Once each portable section is complete, it is placed in a stack of 12 under stringently controlled temperature and humidity conditions.
A few weeks before the Final Four tournaments, the floor is assembled and inspected at the Amasa plant. The floor is then disassembled and sent to one of the company’s finishing facilities, in this case Ohio Floor Co., Apple Creek, Ohio, for the men’s’ Final Four Court.
Connor Sport Court is also supplying the court for the 2012 Women’s Final Four which will take place April 1 and 2 at the Pepsi Center in Denver.
To see a portable Connor court assembled in quick-time action, go to: http://www.jsonline.com/multimedia/video/?bcpid=13960334001&bctid=68170…
Stromberg proudly points out the company’s environmental efforts. An independent environmental engineering firm audited and designated them a “Zero Waste Company.”

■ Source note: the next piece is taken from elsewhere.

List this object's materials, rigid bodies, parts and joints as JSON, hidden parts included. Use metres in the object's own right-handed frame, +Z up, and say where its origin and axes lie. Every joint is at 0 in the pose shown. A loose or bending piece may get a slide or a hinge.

“The whole plant celebrated that designation,” says Stromberg. The plant utilizes sawdust to fire boilers and to heat and generate steam. Any remaining waste is made into “wood flour” which is used for composite decking.
As a member of the Maple Flooring Manufacturing Association, Connor adheres to the strict grading and quality standards of that organization, Stromberg adds. Maple hardwood used in the courts is from a renewable resource, with the U.S. growing six times more hardwood than is harvested each year.
“We’re very proud of our Amasa group, says Ron Cerny, President and CEO of Connor Sport Court. Connor Sport Court International is headquartered in Salt Lake City, Utah and its hardwood surface sales offices are headed by CSCI Vice President and General Manager Jon Isaacs in Arlington Heights, Illinois.